Above-  The comparison photos are less than a perfect match due to the fact that the original panoramic photograph taken by Albert Arnst in 1935 was from a tower that no longer exists.  The present day 67- foot tall tower was built in 1959, and is to the east of the original 24- foot tower. Also a factor is that the original photograph was taken with infrared film, reversing some of the tones, when compared to the re-take.

High Ridge-3.jpg

Above-  Comparing photographs, the present day forest has a dense and more uniform feel that is particularly evident in the black & white on black & white comparison.  At first glance the "balds" grassy rocky slopes without trees stand out more in the 2014 photo.  That may be attributed to the use of infrared film in the 1935 photo.  It also true that range conditions have improved since 1935, having had time to recovery from intense sheep grazing in the late 1800s and early 1900s. 

Above-  It is easier to grasp the changes, when looking at a portion of the landscape rather than the whole.  Gone is much of the open area to the left of center that was in shrubs and grasses in 1935.  Round Mountain, four miles distant at top left, looks very different.  There are more trees just about everywhere, and they appear to be be younger and smaller on average.   Un-apparent at the scale of the photograph is that the species mix has changed also.  Grand fir is a tree native to the Blue Mountains that tolerates fire very poorly as a seedling and sapling tree.  As a mature tree it can handle some fire.   What it does tolerate well is shade.   Under the influence of shade and in the absence of fire, grand fir has been allowed to proliferate in places where historically it was very limited. 

Above-  Clear-cut logging, followed by planting of favored tree species was a common practice in the moist-mixed conifer forests of the Blue Mountains in the nineteen seventies and nineteen eighties.  An industrial model of efficiency displaced ancient patterns.  Now clear-cutting has been largely abandoned by the U.S. Forest Service in favor of methods that leave residual trees. 

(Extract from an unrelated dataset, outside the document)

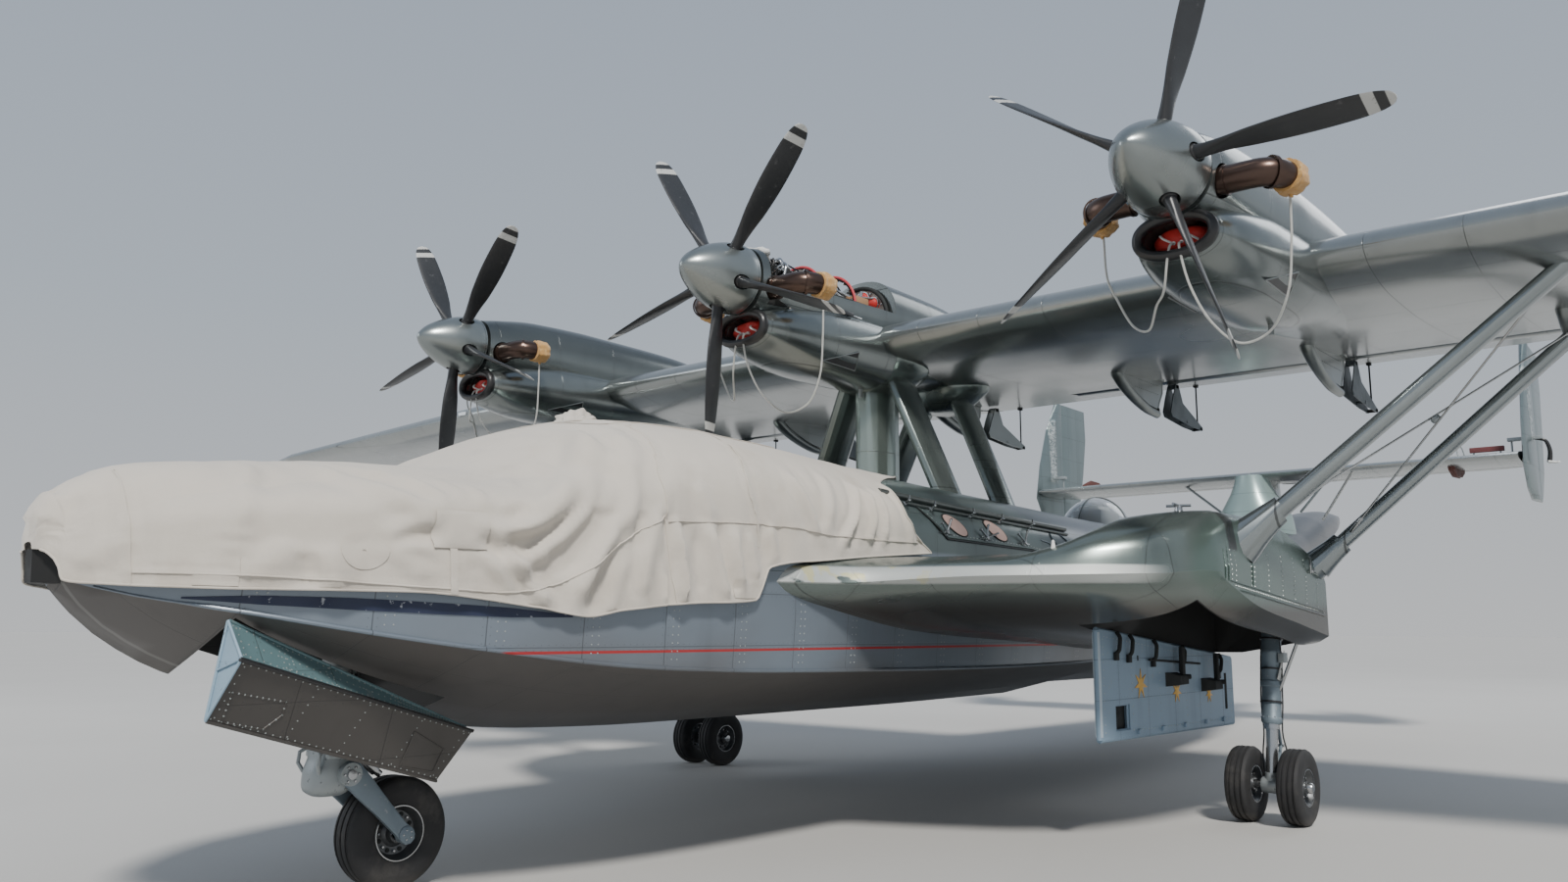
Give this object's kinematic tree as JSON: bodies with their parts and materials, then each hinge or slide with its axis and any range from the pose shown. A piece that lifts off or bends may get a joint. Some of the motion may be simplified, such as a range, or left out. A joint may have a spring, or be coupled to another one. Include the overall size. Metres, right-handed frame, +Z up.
{
  "type": "flying boat",
  "caption": "Amphibious flying boat with three turboprops on a strut-braced high wing, twin fins and stub sponsons, parked on its gear under a bow cover.",
  "frame": {"origin": "on the ground, at the middle of the bounding box in plan, on the centreline half way between bow and tail", "axes": "+X to port, the span; -Y to the bow, the length; +Z up, the shortest extent"},
  "size_m": [30, 21.95, 5.8188],
  "materials": {
    "hull": "satin",
    "silver": "satin",
    "primer": "satin",
    "engine": "satin",
    "gear_steel": "satin",
    "blade": "satin",
    "tyre": "matte",
    "black_rubber": "matte",
    "canvas": "matte",
    "rope": "matte",
    "clear": "gloss"
  },
  "bodies": {
    "airframe": {"hull": "hull", "bow_fender": "black_rubber", "bow_cover": "canvas", "deck_dome": "clear", "sponson_port": "silver", "sponson_stbd": "silver", "wing_centre": "silver", "wing_port": "silver", "wing_stbd": "silver", "nacelle_port": "silver", "engine_port": "engine", "nacelle_centre": "silver", "engine_centre": "engine", "nacelle_stbd": "silver", "engine_stbd": "engine", "cabane_front": "silver", "cabane_rear": "silver", "strut_front_port": "silver", "strut_front_stbd": "silver", "strut_rear_port": "silver", "strut_rear_stbd": "silver", "tailplane": "silver", "fin_port": "silver", "fin_stbd": "silver", "nose_leg": "gear_steel", "main_leg_port": "gear_steel", "main_leg_stbd": "gear_steel", "tie_rope_port_left": "rope", "tie_rope_port_right": "rope", "tie_rope_centre_left": "rope", "tie_rope_centre_right": "rope", "tie_rope_stbd_left": "rope", "tie_rope_stbd_right": "rope"},
    "prop_port": {"propeller_port": "blade"},
    "prop_centre": {"propeller_centre": "blade"},
    "prop_stbd": {"propeller_stbd": "blade"},
    "nose_steer": {"nose_fork": "gear_steel"},
    "nose_roll": {"nose_wheel": "tyre"},
    "wheels_port": {"main_wheels_port": "tyre"},
    "wheels_stbd": {"main_wheels_stbd": "tyre"},
    "nosedoor_port": {"nose_door_port": "primer"},
    "maindoor_port": {"main_door_port": "primer"},
    "maindoor_stbd": {"main_door_stbd": "primer"},
    "flaps_port": {"flap_port": "silver"},
    "flaps_stbd": {"flap_stbd": "silver"},
    "ail_port": {"aileron_port": "silver"},
    "ail_stbd": {"aileron_stbd": "silver"},
    "elev_port": {"elevator_port": "silver"},
    "elev_stbd": {"elevator_stbd": "silver"},
    "rud_port": {"rudder_port": "silver"},
    "rud_stbd": {"rudder_stbd": "silver"}
  },
  "joints": [
    {"name": "prop_port_spin", "type": "hinge", "parent": "airframe", "child": "prop_port", "pos_m": [3.784, -6.075, 4.465], "axis": [0, 1, 0], "continuous": true},
    {"name": "prop_centre_spin", "type": "hinge", "parent": "airframe", "child": "prop_centre", "pos_m": [0, -6.075, 4.465], "axis": [0, 1, 0], "continuous": true},
    {"name": "prop_stbd_spin", "type": "hinge", "parent": "airframe", "child": "prop_stbd", "pos_m": [-3.784, -6.075, 4.465], "axis": [0, 1, 0], "continuous": true},
    {"name": "nose_steering", "type": "hinge", "parent": "airframe", "child": "nose_steer", "pos_m": [0, -9.3, 0.8], "axis": [0, 0, 1], "range_deg": [-45, 45]},
    {"name": "nose_wheel_spin", "type": "hinge", "parent": "nose_steer", "child": "nose_roll", "pos_m": [0, -8.895, 0.33], "axis": [1, 0, 0], "continuous": true},
    {"name": "wheels_port_spin", "type": "hinge", "parent": "airframe", "child": "wheels_port", "pos_m": [3.195, -2.835, 0.3], "axis": [1, 0, 0], "continuous": true},
    {"name": "wheels_stbd_spin", "type": "hinge", "parent": "airframe", "child": "wheels_stbd", "pos_m": [-3.195, -2.835, 0.3], "axis": [1, 0, 0], "continuous": true},
    {"name": "nosedoor_port_hinge", "type": "hinge", "parent": "airframe", "child": "nosedoor_port", "pos_m": [0.74, -10.31, 1.58], "axis": [-0.1145, 0.9217, -0.3705], "range_deg": [0, 68]},
    {"name": "maindoor_port_hinge", "type": "hinge", "parent": "airframe", "child": "maindoor_port", "pos_m": [2.64, -3.52, 1.448], "axis": [0, -0.9954, 0.0958], "range_deg": [0, 28]},
    {"name": "maindoor_stbd_hinge", "type": "hinge", "parent": "airframe", "child": "maindoor_stbd", "pos_m": [-2.64, -3.52, 1.448], "axis": [0, 0.9954, -0.0958], "range_deg": [0, 28]},
    {"name": "flap_port_hinge", "type": "hinge", "parent": "airframe", "child": "flaps_port", "pos_m": [3.3, -1.0212, 4.2604], "axis": [-1, 0, 0], "range_deg": [0, 30]},
    {"name": "flap_stbd_hinge", "type": "hinge", "parent": "airframe", "child": "flaps_stbd", "pos_m": [-3.3, -1.0212, 4.2604], "axis": [-1, 0, 0], "range_deg": [0, 30]},
    {"name": "aileron_port_hinge", "type": "hinge", "parent": "airframe", "child": "ail_port", "pos_m": [6.25, -1.05534, 4.2602], "axis": [-0.9908, 0.1352, 0.0009], "range_deg": [-20, 20]},
    {"name": "aileron_stbd_hinge", "type": "hinge", "parent": "airframe", "child": "ail_stbd", "pos_m": [-6.25, -1.05534, 4.2602], "axis": [-0.9908, -0.1352, -0.0009], "range_deg": [-20, 20]},
    {"name": "elevator_port_hinge", "type": "hinge", "parent": "airframe", "child": "elev_port", "pos_m": [1, 7.391, 4.01], "axis": [-1, 0, 0], "range_deg": [-25, 20]},
    {"name": "elevator_stbd_hinge", "type": "hinge", "parent": "airframe", "child": "elev_stbd", "pos_m": [-1, 7.391, 4.01], "axis": [-1, 0, 0], "range_deg": [-25, 20]},
    {"name": "rudder_port_hinge", "type": "hinge", "parent": "airframe", "child": "rud_port", "pos_m": [3.82, 7.364, 4.5], "axis": [0, 0, 1], "range_deg": [-25, 25]},
    {"name": "rudder_stbd_hinge", "type": "hinge", "parent": "airframe", "child": "rud_stbd", "pos_m": [-3.82, 7.364, 4.5], "axis": [0, 0, 1], "range_deg": [-25, 25]}
  ],
  "couplings": [
    {"joint": "flap_stbd_hinge", "follows": "flap_port_hinge", "ratio": 1},
    {"joint": "aileron_stbd_hinge", "follows": "aileron_port_hinge", "ratio": -1},
    {"joint": "elevator_stbd_hinge", "follows": "elevator_port_hinge", "ratio": 1},
    {"joint": "rudder_stbd_hinge", "follows": "rudder_port_hinge", "ratio": 1},
    {"joint": "maindoor_stbd_hinge", "follows": "maindoor_port_hinge", "ratio": 1}
  ]
}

While both wildfire and clear-cutting open up patches of forest to sunlight, promoting grasses, and shrubs that benefit deer and elk, there are big differences.   Wildfires, if unbounded by fire-lines and roads, burn in irregular patterns, and at varying intensities, leaving behind a ragged edge, instead of something that looks like it was sliced out of the land with an exacto knife.    The other main difference between a clear-cut and a burn is the presence of large numbers of snags and logs.  Snags are important to cavity nesting birds, such as blue-birds, swallows and woodpeckers, and as resting sites for hawks and eagles.  As logs decay they become important to plant growth.    Logs hold moisture and are sites for mycorrhizae fungi to establish, which in turn feed nutrients to trees through root connections. Today a more sensitive practice known as restoration forestry is being adopted, that targets small and medium size trees to be cut and sent to the mills, leaving in place the larger trees remaining from the hay-day of logging.  The idea is to create space between trees, and space between clumps of trees, re-shaping the landscape to be less vulnerable to both wide spread fire and insect epidemics.  

 

 Penstemon and yarrow growing on lithosol soils in the Blue Mountains, Umatilla National Forest.

Penstemon and yarrow growing on lithosol soils in the Blue Mountains, Umatilla National Forest.

The Blue Mountains were a beautiful and interesting place in the 1930s, and are still a beautiful and interesting place!  Thanks to Dave Powell and Paul Hessburg for some critical edits!